Geta Burlacu took part in technical rehearsals on 11 and 15 May, followed by dress rehearsals on 19 and 20 May. The Moldovan performance featured Burlacu dressed in a purple dress with a white and red petticoat underneath as well as a red scarf, and performing on stage barefoot with a trumpet player who wore a red shirt and white trousers. The performance began with Geta Burlacu sitting on a big white sofa and holding a teddy bear in her hands with the trumpet player kneeling in front of it, while it was concluded with Burlacu cuddling in the lap of the trumpet player on the sofa at the end.
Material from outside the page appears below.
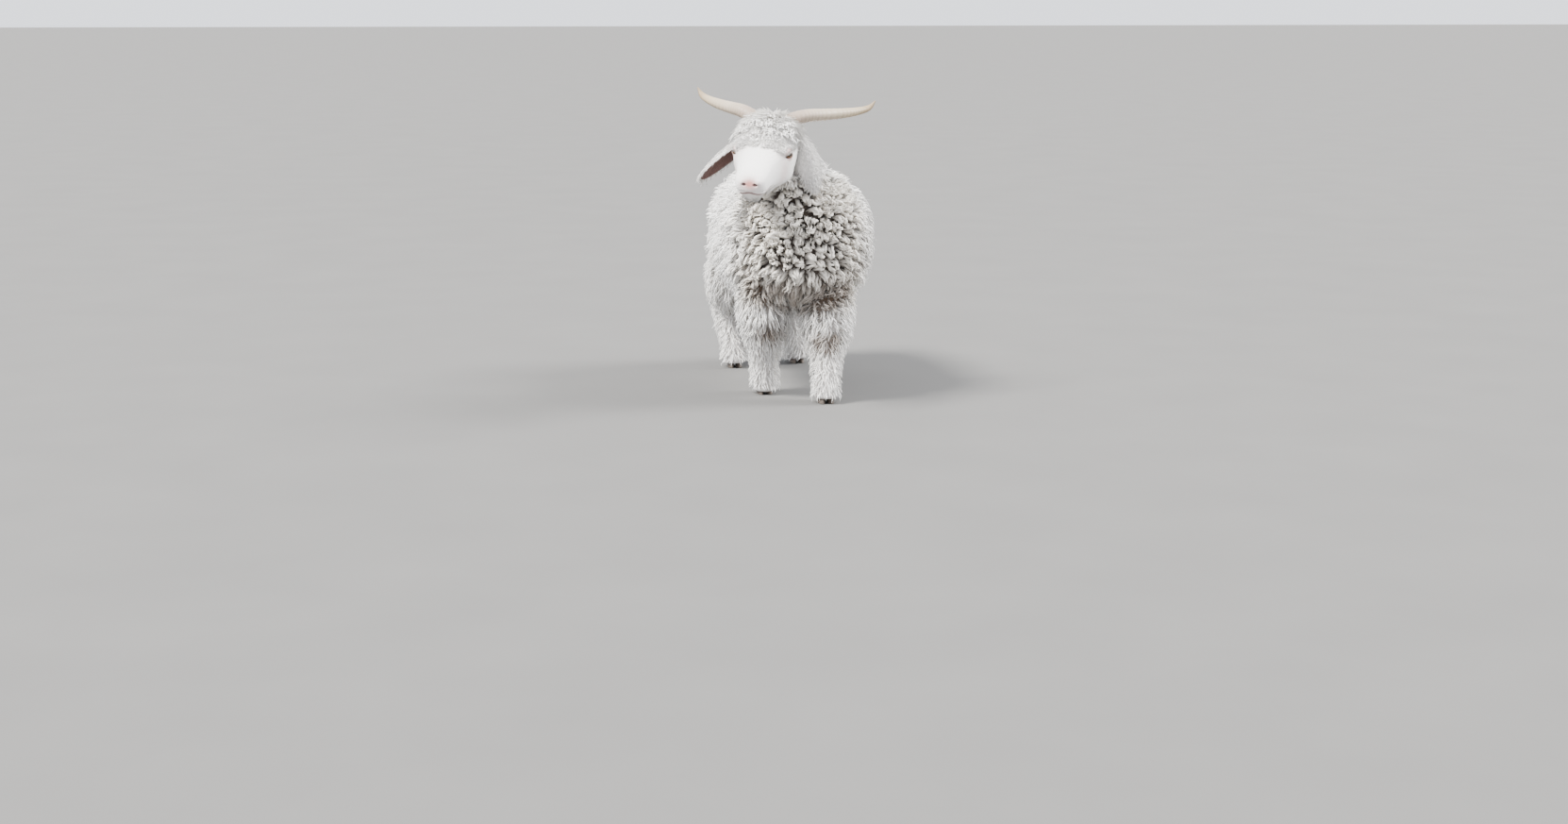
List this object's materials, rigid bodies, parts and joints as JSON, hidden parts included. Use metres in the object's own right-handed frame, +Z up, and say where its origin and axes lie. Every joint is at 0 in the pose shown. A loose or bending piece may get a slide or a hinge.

The stage featured LED screen projections of red, dark green and yellow colours. The trumpet player that joined Geta Burlacu on stage is Petru Haruta.

At the end of the show, Moldova was not announced among the top 10 entries in the first semi-final and therefore failed to qualify to compete in the final. This marked the first time that Moldova failed to qualify to the final of the Eurovision Song Contest from a semi-final since its first entry in 2005. It was later revealed that Moldova placed twelfth in the semi-final, receiving a total of 36 points.

=== Voting ===
Below is a breakdown of points awarded to Moldova and awarded by Moldova in the first semi-final and grand final of the contest. The nation awarded its 12 points to Romania in the semi-final and the final of the contest.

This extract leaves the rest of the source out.